The CROWN Act prohibits denial of employment and educational opportunities in places of work, schools, and school-related organizations on account of hair texture or protective hairstyles, such as braids, locks, and twists, used by people by color. Hair-based discrimination has excluded people of color from classrooms and workplaces, with serious academic and economic consequences.

“Having the right to be and present as our authentic selves, without fear of discrimination, matters to each one of us,” stated Senate President Karen E. Spilka (D-Ashland). “For too many Black and Brown residents of Massachusetts this right has not always been honored. By enacting the CROWN Act, the Senate is once again affirming that hair discrimination has no place in professional or school settings in the Commonwealth. I am grateful to Mya and Deanna Cook, who stood up and fought hard to right this wrong for Black women and girls across the state. Thank you to Senators Gomez, DiDomenico, Rodrigues, Lewis and Edwards, as well as their staff members, for their work on this issue, and to the advocates for their collaboration.” 

“This law does not only prohibit harm, it is finally an affirmative statement to black women that how you present in this world is beautiful, accepted, and loved. This is more than just than stopping discrimination against black women, this is putting an end to one of the central ways in which black people have been discriminated against in our world”, said State Senator Lydia Edwards (D-Boston). “I look forward to the bill signing ceremony with my colleagues, I thankful of the work done by Mya & Deanna Cook, Representative Steven Ultino, Representative Chynah Tyler, Senator Adam Gomez, Senator Sal DiDomenico, and the Senate President.”

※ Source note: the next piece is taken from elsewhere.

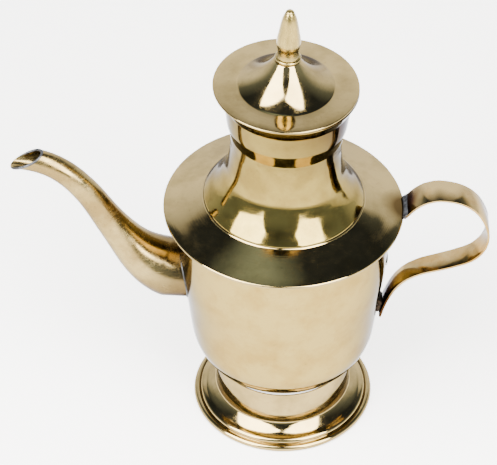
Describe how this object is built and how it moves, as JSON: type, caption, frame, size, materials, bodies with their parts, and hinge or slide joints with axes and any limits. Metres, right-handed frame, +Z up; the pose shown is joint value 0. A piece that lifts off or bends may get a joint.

“Natural hairstyles should be celebrated, not discouraged, and I’m proud to stand with my colleagues in the Legislature today to pass the CROWN Act,” said State Senator Michael J. Rodrigues (D-Westport), Chair of the Senate Committee on Ways and Means. “Thanks to the leadership of Senate President Spilka, Senator Gomez, Senator Edwards, Senator DiDomenico, our partners in the House, advocates and many others, we are taking an important and long overdue step to prohibit discrimination based on natural and protective hairstyles. I applaud the Legislature for taking action today and look forward to seeing this bill signed by the Governor.”

“As a long-time supporter and one of the sponsors of this legislation, I am thrilled to see the CROWN Act going to the Governor to be signed into law,” said Senator DiDomenico (D-Everett), Assistant Majority Leader of the Massachusetts Senate. “The CROWN Act will protect people of color from experiencing hair discrimination and ensure we can celebrate all hairstyles. We are sending a message that discrimination in any form will not be tolerated and we will now have a law in place to back this up. We could not have accomplished this without the tenacious work from advocates from the CROWN Coalition and bravery from students who have shared their personal experiences with hair discrimination. I would also like to thank Senate President Spilka and Chair Rodrigues for making this a priority this session and my legislative partners, Senator Gomez, Representative Ultrino, and Representative Tyler, for their dedication and tireless work getting this bill across the finish line.”

“The passage of the Crown Act is a symbol from the Massachusetts legislature that we stand with women of color who have experienced hair discrimination,” said State Senator Adam Gomez (D-Springfield). “As a father to young women of color this legislation means a great deal to me, but legislation is just the first step. In order to change hearts and minds, you have to ensure that people know that this exists, that it is deeply wrong, and that it is something that many women of color have lived experience with. I would like to acknowledge the incredible activists from the Crown Coalition and beyond who have brought this to the forefront of our minds this legislative session, my colleagues who co-filed the bill with me and championed it in both branches, including Senator DiDomenico, Representative Tyler and Representative Ultrino, and Senate President Spilka and Chair Rodriguez for bringing it to the finish line. This was truly a team effort and I am thrilled we were able to get it to the finish line.”

“As the racial equity champion who conceptualized, developed the legislative strategy for, and leads the national CROWN Act movement, I applaud this bill being signed into law”, said Adjoa B. Asamoah, CROWN Coalition Co-Creator. “Tackling injustice requires moral leadership. I thank Representative Steve Ultrino who championed the bill in the House with cosponsor Representative Chynah Tyler, in addition to Senators Adam Gomez and Sal DiDomenico for their partnership and bold leadership to outlaw race-based hair discrimination in Massachusetts.”

This legislation was inspired in part by two Black teenagers from Malden, Mya and Deanna Cook, who were punished by their school and barred from extracurricular activities for wearing their hair in braids. After gaining national attention and organizing public protests, the school eventually reversed their policy. The CROWN Act will protect Massachusetts children from experiencing this kind of discrimination.

The CROWN (Creating a Respectful and Open World for Natural Hair) Coalition has played a crucial role in supporting the passage of this legislation in Massachusetts and in states across the country. Massachusetts will soon join 17 other states that have passed some version of the CROWN Act, which has also been proposed at the federal level.

Having passed both branches of the legislature, the bill now goes to the Governor for his review.